REQUIREMENT ::
How many lines in the entries below include the string "between"? Answer with the number only.

LISTED RECORDS ::
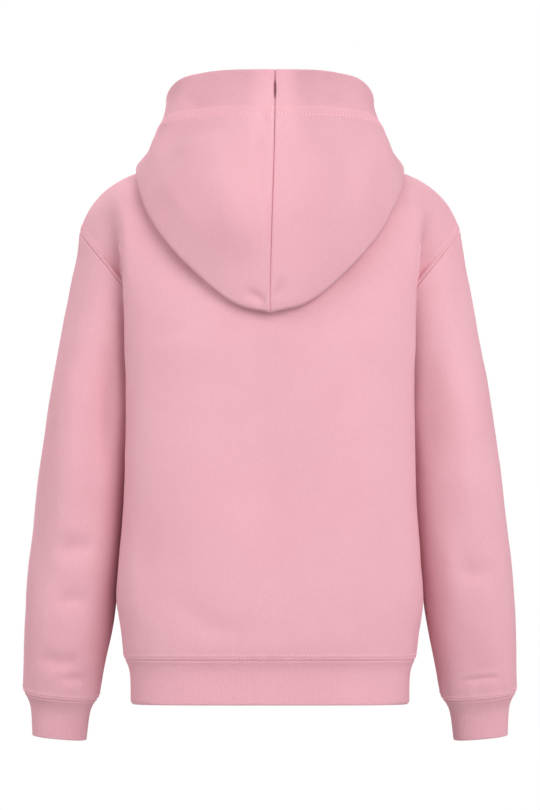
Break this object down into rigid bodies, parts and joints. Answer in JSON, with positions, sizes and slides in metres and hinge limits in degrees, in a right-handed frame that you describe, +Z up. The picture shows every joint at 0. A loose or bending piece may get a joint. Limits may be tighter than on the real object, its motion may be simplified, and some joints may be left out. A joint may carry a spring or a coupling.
{
  "type": "child's pullover hooded sweatshirt",
  "caption": "Child's long-sleeved pullover sweatshirt with drop shoulders, a folded-down hood and ribbed hem and cuffs, filled out as if worn.",
  "frame": {"origin": "midway between the two neck points, where the shoulder seams meet the neck seam and the wearer's shoulders carry the garment", "axes": "+Z up, the front faces -Y, the back +Y, and the wearer's left hand is at +X"},
  "size_m": [0.519, 0.2391, 0.7049],
  "materials": {
    "fleece": "brushed sweat jersey, matt",
    "rib": "rib knit, matt"
  },
  "bodies": {
    "root": {"back_panel": "fleece", "front_panel": "fleece", "sleeve_left": "fleece", "sleeve_right": "fleece", "hood_left": "fleece", "hood_right": "fleece", "waistband": "rib", "cuff_left": "rib", "cuff_right": "rib"}
  },
  "joints": []
}
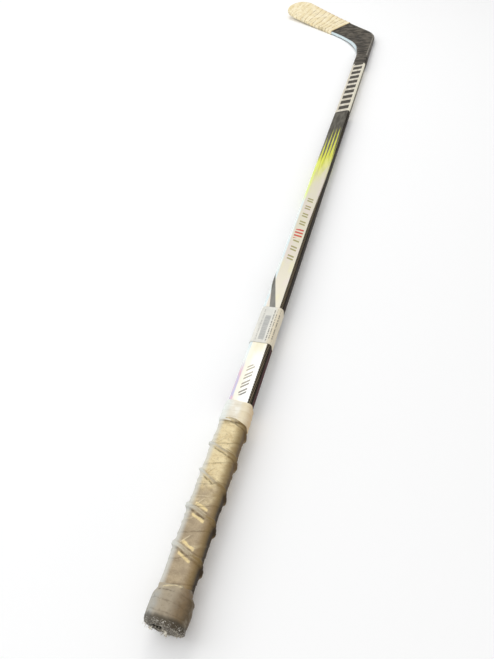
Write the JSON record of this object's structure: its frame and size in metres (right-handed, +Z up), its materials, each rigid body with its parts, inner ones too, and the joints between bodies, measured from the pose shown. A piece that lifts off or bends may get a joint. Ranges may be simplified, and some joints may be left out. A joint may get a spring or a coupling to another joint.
{
  "type": "ice hockey stick",
  "caption": "Senior left-handed ice hockey stick with hollow shaft, curved taped blade, ridged cloth-tape grip and taped end knob, lying flat.",
  "frame": {"origin": "centre of the bottom of the bounding box, on the surface the stick lies on", "axes": "+Y along the shaft from the butt end to the blade, +Z up, toe of the blade towards -X, forehand side of the blade up"},
  "size_m": [0.2894, 1.7088, 0.0414],
  "materials": {
    "shaft_finish": "clear-coated carbon composite with painted bands",
    "blade_carbon": "satin woven carbon composite",
    "foam": "moulded structural foam",
    "plug_plastic": "moulded black",
    "edge_strip": "hard resin strip",
    "blade_cloth": "cream cotton friction tape, waxed and scuffed",
    "grip_cloth": "cream cotton tape, worn and dirty",
    "knob_cloth": "cotton tape, worn grey and frayed",
    "collar_cloth": "clean white cotton tape",
    "label_paper": "matt adhesive paper"
  },
  "bodies": {
    "root": {"shaft_tube": "shaft_finish", "butt_plug": "plug_plastic", "tenon_shell": "blade_carbon", "tenon_core": "foam", "forehand_skin": "blade_carbon", "backhand_skin": "blade_carbon", "heel_core": "foam", "lower_core": "foam", "upper_core": "foam", "core_rib": "blade_carbon", "sole_edge_strip": "edge_strip", "top_edge_strip": "edge_strip", "blade_tape": "blade_cloth", "grip_cord": "grip_cloth", "grip_tape": "grip_cloth", "collar_tape": "collar_cloth", "knob_roll": "knob_cloth", "knob_tape": "knob_cloth", "end_patch": "knob_cloth", "price_label": "label_paper"}
  },
  "joints": []
}
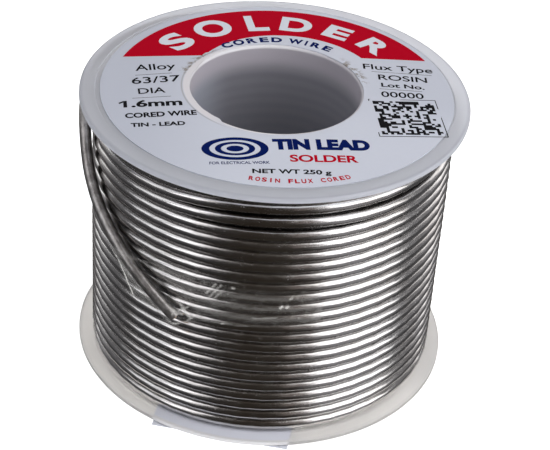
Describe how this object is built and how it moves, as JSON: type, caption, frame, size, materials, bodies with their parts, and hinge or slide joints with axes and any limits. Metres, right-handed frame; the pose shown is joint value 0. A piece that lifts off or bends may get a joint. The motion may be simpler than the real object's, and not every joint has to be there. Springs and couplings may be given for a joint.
{
  "type": "solder wire spool",
  "caption": "Translucent plastic spool wound with bright flux-cored solder wire, its outer end taped down, with a printed ring label on the upper flange.",
  "frame": {"origin": "on the spool's axis, at the outer face of the lower flange that the spool stands on", "axes": "+Z along the spool's axis, from the lower flange to the labelled upper flange; -Y towards the reader of the label"},
  "size_m": [0.0524, 0.0527, 0.0409],
  "materials": {
    "barrel_plastic": "natural translucent polypropylene, satin",
    "flange_plastic": "natural translucent polypropylene, satin",
    "label_paper": "white printed coated paper",
    "sticker_paper": "plain white paper",
    "clear_tape": "clear adhesive tape, glossy, slightly crinkled",
    "solder": "bright drawn tin-lead",
    "flux": "amber rosin"
  },
  "bodies": {
    "root": {"barrel": "barrel_plastic", "lower_flange": "flange_plastic", "upper_flange": "flange_plastic", "label": "label_paper", "underside_sticker": "sticker_paper", "tape": "clear_tape", "solder_layer_1": "solder", "solder_layer_2": "solder", "solder_layer_3": "solder", "solder_layer_4": "solder", "solder_layer_5": "solder", "solder_layer_6": "solder", "solder_tail": "solder", "flux_core": "flux"}
  },
  "joints": []
}
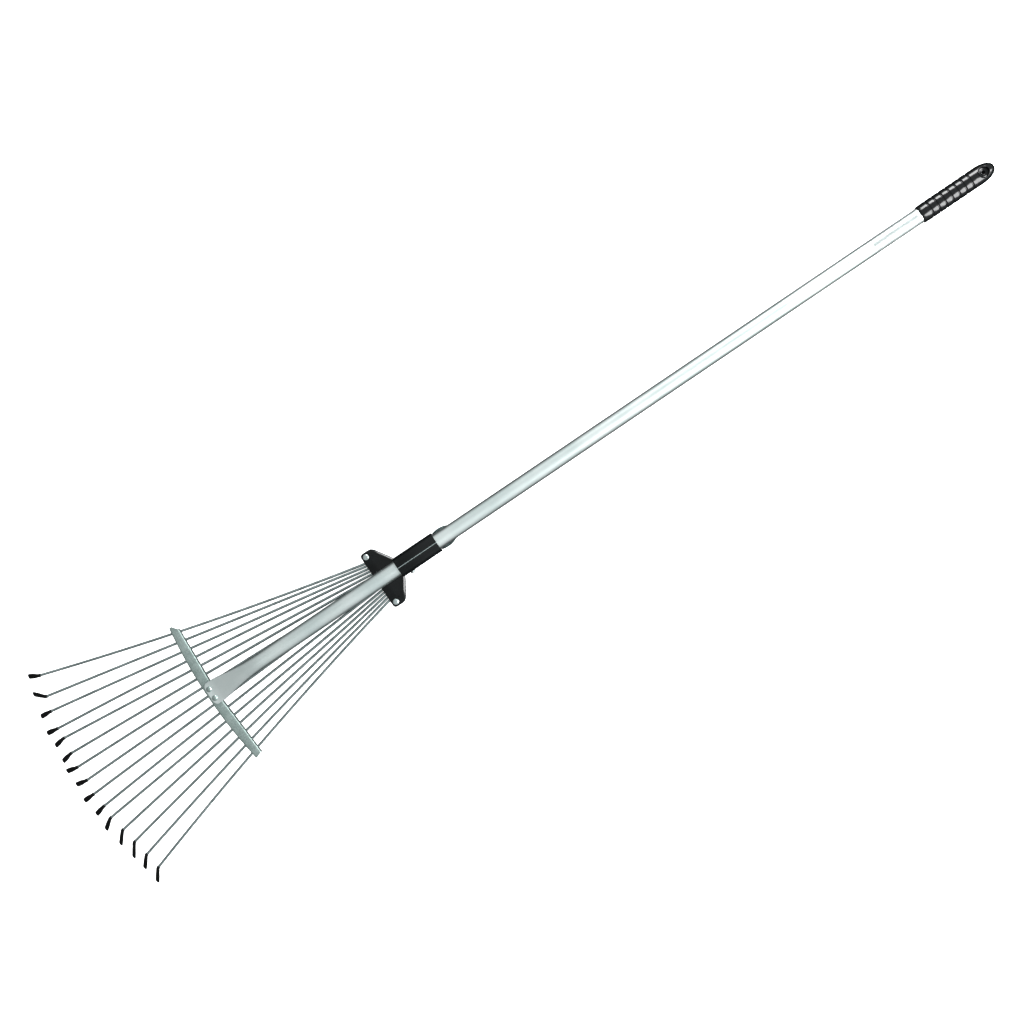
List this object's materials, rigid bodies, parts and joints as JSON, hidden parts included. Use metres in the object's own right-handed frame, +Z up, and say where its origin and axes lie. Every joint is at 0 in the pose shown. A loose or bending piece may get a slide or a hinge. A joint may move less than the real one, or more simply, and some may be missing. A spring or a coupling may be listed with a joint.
{
  "type": "leaf rake",
  "caption": "Leaf rake on a straight steel handle; a sliding clamped hub spreads or closes the fan of wire tines through a slotted cross bar.",
  "frame": {"origin": "on the ground under the middle of the whole rake as it lies on its tine tips and its grip", "axes": "+X along the handle towards the grip, +Y to the left seen from the grip, +Z up"},
  "size_m": [1.6762, 0.3746, 0.0563],
  "materials": {
    "handle_tube": "bright zinc plated steel tube, smooth and glossy",
    "grip": "moulded black vinyl, slightly glossy",
    "label": "blank pale film sticker",
    "galvanised_steel": "hot dip galvanised sheet with soft spangle",
    "tine_steel": "drawn and zinc plated spring wire",
    "tip_coating": "matt black dip coating",
    "hub_plastic": "moulded black nylon, satin",
    "pressed_steel": "bright zinc plated pressings and fasteners",
    "shoe": "plain turned brass"
  },
  "bodies": {
    "handle": {"handle_tube": "handle_tube", "end_grip": "grip", "blank_label": "label", "spreader_bar": "galvanised_steel", "bar_rivet_left": "galvanised_steel", "bar_rivet_right": "galvanised_steel"},
    "hub": {"hub_body": "hub_plastic", "hub_cover": "hub_plastic", "hub_screw_left": "pressed_steel", "hub_screw_right": "pressed_steel", "clamp_shoe": "shoe", "lever_bolt": "pressed_steel", "lever_nut": "pressed_steel", "tine_08": "tine_steel", "tip_coat_08": "tip_coating"},
    "lever": {"clamp_lever": "pressed_steel"},
    "tine_body_01": {"tine_01": "tine_steel", "tip_coat_01": "tip_coating"},
    "tine_body_02": {"tine_02": "tine_steel", "tip_coat_02": "tip_coating"},
    "tine_body_03": {"tine_03": "tine_steel", "tip_coat_03": "tip_coating"},
    "tine_body_04": {"tine_04": "tine_steel", "tip_coat_04": "tip_coating"},
    "tine_body_05": {"tine_05": "tine_steel", "tip_coat_05": "tip_coating"},
    "tine_body_06": {"tine_06": "tine_steel", "tip_coat_06": "tip_coating"},
    "tine_body_07": {"tine_07": "tine_steel", "tip_coat_07": "tip_coating"},
    "tine_body_09": {"tine_09": "tine_steel", "tip_coat_09": "tip_coating"},
    "tine_body_10": {"tine_10": "tine_steel", "tip_coat_10": "tip_coating"},
    "tine_body_11": {"tine_11": "tine_steel", "tip_coat_11": "tip_coating"},
    "tine_body_12": {"tine_12": "tine_steel", "tip_coat_12": "tip_coating"},
    "tine_body_13": {"tine_13": "tine_steel", "tip_coat_13": "tip_coating"},
    "tine_body_14": {"tine_14": "tine_steel", "tip_coat_14": "tip_coating"},
    "tine_body_15": {"tine_15": "tine_steel", "tip_coat_15": "tip_coating"}
  },
  "joints": [
    {"name": "hub_slide", "type": "slide", "parent": "handle", "child": "hub", "axis": [0.9997, 0, -0.0229], "range_m": [-0.09, 0.09]},
    {"name": "lever_hinge", "type": "hinge", "parent": "hub", "child": "lever", "pos_m": [-0.22554, 0.0055, 0.01831], "axis": [0, 1, 0], "range_deg": [0, 100]},
    {"name": "tine_01_hinge", "type": "hinge", "parent": "hub", "child": "tine_body_01", "pos_m": [-0.26748, 0.03609, 0.02167], "axis": [0.0229, 0, 0.9997], "range_deg": [-3.98, 3.98]},
    {"name": "tine_02_hinge", "type": "hinge", "parent": "hub", "child": "tine_body_02", "pos_m": [-0.26748, 0.03172, 0.02167], "axis": [0.0229, 0, 0.9997], "range_deg": [-3.44, 3.44]},
    {"name": "tine_03_hinge", "type": "hinge", "parent": "hub", "child": "tine_body_03", "pos_m": [-0.26748, 0.02735, 0.02167], "axis": [0.0229, 0, 0.9997], "range_deg": [-2.88, 2.88]},
    {"name": "tine_04_hinge", "type": "hinge", "parent": "hub", "child": "tine_body_04", "pos_m": [-0.26748, 0.02298, 0.02167], "axis": [0.0229, 0, 0.9997], "range_deg": [-2.32, 2.32]},
    {"name": "tine_05_hinge", "type": "hinge", "parent": "hub", "child": "tine_body_05", "pos_m": [-0.26748, 0.01861, 0.02167], "axis": [0.0229, 0, 0.9997], "range_deg": [-1.75, 1.75]},
    {"name": "tine_06_hinge", "type": "hinge", "parent": "hub", "child": "tine_body_06", "pos_m": [-0.26748, 0.01424, 0.02167], "axis": [0.0229, 0, 0.9997], "range_deg": [-1.18, 1.18]},
    {"name": "tine_07_hinge", "type": "hinge", "parent": "hub", "child": "tine_body_07", "pos_m": [-0.26748, 0.00987, 0.02167], "axis": [0.0229, 0, 0.9997], "range_deg": [-0.6, 0.6]},
    {"name": "tine_09_hinge", "type": "hinge", "parent": "hub", "child": "tine_body_09", "pos_m": [-0.26748, 0.00113, 0.02167], "axis": [0.0229, 0, 0.9997], "range_deg": [-0.6, 0.6]},
    {"name": "tine_10_hinge", "type": "hinge", "parent": "hub", "child": "tine_body_10", "pos_m": [-0.26748, -0.00324, 0.02167], "axis": [0.0229, 0, 0.9997], "range_deg": [-1.18, 1.18]},
    {"name": "tine_11_hinge", "type": "hinge", "parent": "hub", "child": "tine_body_11", "pos_m": [-0.26748, -0.00761, 0.02167], "axis": [0.0229, 0, 0.9997], "range_deg": [-1.75, 1.75]},
    {"name": "tine_12_hinge", "type": "hinge", "parent": "hub", "child": "tine_body_12", "pos_m": [-0.26748, -0.01198, 0.02167], "axis": [0.0229, 0, 0.9997], "range_deg": [-2.32, 2.32]},
    {"name": "tine_13_hinge", "type": "hinge", "parent": "hub", "child": "tine_body_13", "pos_m": [-0.26748, -0.01635, 0.02167], "axis": [0.0229, 0, 0.9997], "range_deg": [-2.88, 2.88]},
    {"name": "tine_14_hinge", "type": "hinge", "parent": "hub", "child": "tine_body_14", "pos_m": [-0.26748, -0.02072, 0.02167], "axis": [0.0229, 0, 0.9997], "range_deg": [-3.44, 3.44]},
    {"name": "tine_15_hinge", "type": "hinge", "parent": "hub", "child": "tine_body_15", "pos_m": [-0.26748, -0.02509, 0.02167], "axis": [0.0229, 0, 0.9997], "range_deg": [-3.98, 3.98]}
  ],
  "couplings": [
    {"joint": "tine_01_hinge", "follows": "hub_slide", "rad_per_m": 0.76652},
    {"joint": "tine_02_hinge", "follows": "hub_slide", "rad_per_m": 0.66157},
    {"joint": "tine_03_hinge", "follows": "hub_slide", "rad_per_m": 0.55433},
    {"joint": "tine_04_hinge", "follows": "hub_slide", "rad_per_m": 0.44524},
    {"joint": "tine_05_hinge", "follows": "hub_slide", "rad_per_m": 0.33478},
    {"joint": "tine_06_hinge", "follows": "hub_slide", "rad_per_m": 0.22343},
    {"joint": "tine_07_hinge", "follows": "hub_slide", "rad_per_m": 0.11167},
    {"joint": "tine_09_hinge", "follows": "hub_slide", "rad_per_m": -0.11167},
    {"joint": "tine_10_hinge", "follows": "hub_slide", "rad_per_m": -0.22343},
    {"joint": "tine_11_hinge", "follows": "hub_slide", "rad_per_m": -0.33478},
    {"joint": "tine_12_hinge", "follows": "hub_slide", "rad_per_m": -0.44524},
    {"joint": "tine_13_hinge", "follows": "hub_slide", "rad_per_m": -0.55433},
    {"joint": "tine_14_hinge", "follows": "hub_slide", "rad_per_m": -0.66157},
    {"joint": "tine_15_hinge", "follows": "hub_slide", "rad_per_m": -0.76652}
  ]
}
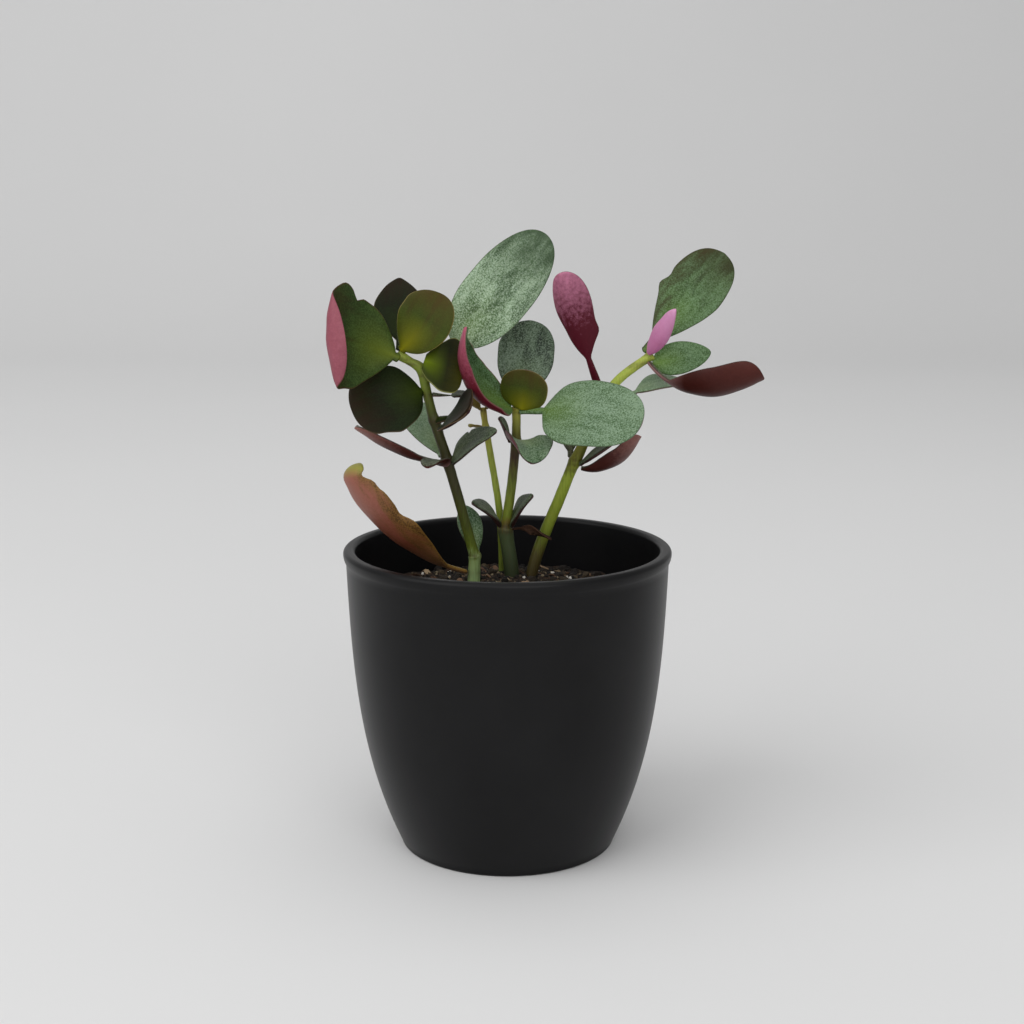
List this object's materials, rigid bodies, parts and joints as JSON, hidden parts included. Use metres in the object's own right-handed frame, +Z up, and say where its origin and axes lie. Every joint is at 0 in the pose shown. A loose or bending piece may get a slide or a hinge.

THE ANSWER ::
2